Note: Coarse cornmeal is generally used for cornbread,but fine cornmeal makes a cornbread with a finer texture.
Click here for basic cornbread.
Click here for creamed corn cornbread.
Click here for a sweet, moist cornbread.
Click here for cornbread stuffing.
Click here for brown butter skillet cornbread.
It took awhile to get to it, I admit, but we wanted to take the opportunity to thank Anne Postic for the shout-out in Design Sponge. This is a really big deal for us!
I have known Anne since the days of Hanna Jane's in Five Points, which shared a kitchen with Monterrey Jack's (where I worked the illustrious position at the steam table under the leadership of Joe Turklay). But not to bore you with anecdotes--although there are a quite a few that involve that place and those days.....

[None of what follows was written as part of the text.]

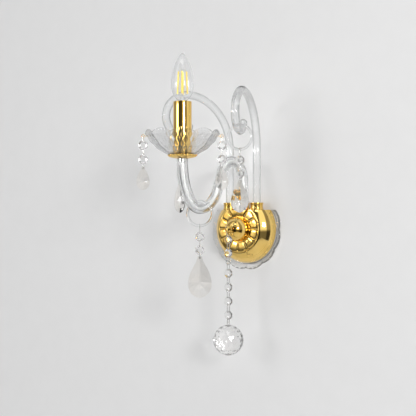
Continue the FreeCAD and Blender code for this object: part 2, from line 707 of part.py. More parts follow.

So thanks again, Anne. We really appreciate it!
Check out the article here.
Crock Pot Grits
“AN HOUR!” is a refrain I often hear from potential customers when asked about how to cook coarse ground grits. I hide my inner exasperation, and solider on, extolling the virtues of the product, and the flavorful rewards of patience. But I agree. An hour is a long time, even if there are plenty of other dishes to cook with the meal. I find myself offering up a bag of quick grits or polenta in an effort to salvage the sale. But there is nothing quite like the texture of coarse stone-ground grits. They're just the 'real deal” for the honest Southern experience that is grits. The only problem: the cooking time for coarse grits hearkens to a time when households had dedicated cooks that could take the time to cook the grits over a low heat to the point of “done-ness,” where the largest particles give way at the first chew in a manner not unlike pasta.
This time commitment is a big deal (and often a deal breaker). But there is another way that is much easier, even if it paradoxically takes a great deal longer than an hour. It is the crock pot, or the slow cooker. With about five minutes of total work, you can enjoy a big pot of coarse ground grits for any meal!
The cooking technique is made easier buy the slow cooker's low heat. The metal pot against a heating element or gas flame is too hot to leave unattended for more than five minutes on even the lowest stove top setting. But the electric heating element of a slow cooker is tempered by the thick ceramic cooking vessel, proving a low, consistent heat over may hours that will render the big grits particles supple and satisfyingly soft. And the recipe also work for quick grits and polenta, with varying cooking times.
To give it a whirl, follow the link to the recipe here.
Pressure Cooker Coarse Grits
Sometimes, only coarse grits will do. Sometimes we fail to plan ahead for the hour or more required to get those coarse stone-ground grits to that perfect softness that is reminiscent of a nice tiny piece of pasta. So what to do? You want grits, and you want them now! Enter the pressure-cooker!
Cooking grits and its finer relatives, quick grits and polenta, is all about hydrating the largest particle through and through. This is where the pressure-cooker stands out in its ability. Unlike the stove top, which simply uses heat to get the grits to absorb water, the pressure-cooker forces the hot water into the grits in a much shorter time span, with hardly any stirring!
My pressure cooker cooked my own coarse grits adequately in about 35 minutes Please keep in mind that all grits and all pressure cookers are different.You can set your cooker for a longer duration, but be sure to add a bit more water, approximately up to another quarter cup..
The pressure-cooker also works with quick grits and polenta. Cook quick grits for 25 minutes on high pressure, and polenta for 15.
Before you start, please be sure to read the instructions to your pressure cooker. Pressurized steam is super dangerous. Obey all safety instructions included with your cooker.
1 Cup Coarse Grits
For Grits, 4 Cups Water or Stock (2 Cups of Milk, Buttermilk, Half and Half. Etc. may be exchanged for 1 Cup Water). For Polenta, use 3.5 Cups of liquid.
1 Tsp Salt
1 Tbsp butter
Recipe can be adjusted to scale.
Add the 4 cups of stock or water to the Pressure cooker then add the 1 cup of grits. Whisk briskly for a minute. Let the grits settle to the bottom. Using a fine tea strainer,“wash” the grits by carefully skimming the floating material off of the surface. Discard material in the tea strainer. Don't scoop up the grits in the bottom!
Add salt. Whisk briskly for a minute.
Seal the cooker according to manufacturer's instructions.
Cook the grits on high pressure for 35 minutes.
When the cooker is finished, carefully release the pressure on the cooker according to the manufacturer's instructions. Use quick release rather than natural.
Let the cooker cool for a few minutes.
Add salt, if needed
Add cheese or any other desired ingredients.
Whisk briskly again to remove any lumps that may have formed.